### WHAT THIS TASK INVOLVES
Repeat each line word for word.

= = = =

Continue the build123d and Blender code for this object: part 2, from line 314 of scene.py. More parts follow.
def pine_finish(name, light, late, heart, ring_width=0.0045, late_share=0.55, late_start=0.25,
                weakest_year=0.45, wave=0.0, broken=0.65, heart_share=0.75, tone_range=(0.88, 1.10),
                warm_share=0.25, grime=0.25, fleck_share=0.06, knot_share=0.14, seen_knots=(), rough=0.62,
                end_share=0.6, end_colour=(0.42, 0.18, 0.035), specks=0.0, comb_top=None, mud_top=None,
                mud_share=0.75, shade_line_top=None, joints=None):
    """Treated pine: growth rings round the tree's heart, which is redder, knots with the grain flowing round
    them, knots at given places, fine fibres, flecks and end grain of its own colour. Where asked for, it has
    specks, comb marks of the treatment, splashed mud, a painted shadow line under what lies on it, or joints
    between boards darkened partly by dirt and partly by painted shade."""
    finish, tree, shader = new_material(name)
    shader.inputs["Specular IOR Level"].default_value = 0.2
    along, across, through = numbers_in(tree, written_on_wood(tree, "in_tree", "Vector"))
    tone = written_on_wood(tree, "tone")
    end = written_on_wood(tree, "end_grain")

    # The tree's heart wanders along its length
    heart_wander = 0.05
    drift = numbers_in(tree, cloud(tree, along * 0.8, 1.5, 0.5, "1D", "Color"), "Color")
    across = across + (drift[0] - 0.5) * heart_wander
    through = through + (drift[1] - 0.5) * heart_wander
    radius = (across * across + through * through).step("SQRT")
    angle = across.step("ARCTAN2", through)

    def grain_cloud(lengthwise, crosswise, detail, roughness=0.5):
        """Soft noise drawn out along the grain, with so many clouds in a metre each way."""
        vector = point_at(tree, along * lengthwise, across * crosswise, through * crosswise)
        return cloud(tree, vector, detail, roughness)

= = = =

### TASK RESULT
Continue the build123d and Blender code for this object: part 2, from line 314 of scene.py. More parts follow.
def pine_finish(name, light, late, heart, ring_width=0.0045, late_share=0.55, late_start=0.25,
                weakest_year=0.45, wave=0.0, broken=0.65, heart_share=0.75, tone_range=(0.88, 1.10),
                warm_share=0.25, grime=0.25, fleck_share=0.06, knot_share=0.14, seen_knots=(), rough=0.62,
                end_share=0.6, end_colour=(0.42, 0.18, 0.035), specks=0.0, comb_top=None, mud_top=None,
                mud_share=0.75, shade_line_top=None, joints=None):
    """Treated pine: growth rings round the tree's heart, which is redder, knots with the grain flowing round
    them, knots at given places, fine fibres, flecks and end grain of its own colour. Where asked for, it has
    specks, comb marks of the treatment, splashed mud, a painted shadow line under what lies on it, or joints
    between boards darkened partly by dirt and partly by painted shade."""
    finish, tree, shader = new_material(name)
    shader.inputs["Specular IOR Level"].default_value = 0.2
    along, across, through = numbers_in(tree, written_on_wood(tree, "in_tree", "Vector"))
    tone = written_on_wood(tree, "tone")
    end = written_on_wood(tree, "end_grain")

    # The tree's heart wanders along its length
    heart_wander = 0.05
    drift = numbers_in(tree, cloud(tree, along * 0.8, 1.5, 0.5, "1D", "Color"), "Color")
    across = across + (drift[0] - 0.5) * heart_wander
    through = through + (drift[1] - 0.5) * heart_wander
    radius = (across * across + through * through).step("SQRT")
    angle = across.step("ARCTAN2", through)

    def grain_cloud(lengthwise, crosswise, detail, roughness=0.5):
        """Soft noise drawn out along the grain, with so many clouds in a metre each way."""
        vector = point_at(tree, along * lengthwise, across * crosswise, through * crosswise)
        return cloud(tree, vector, detail, roughness)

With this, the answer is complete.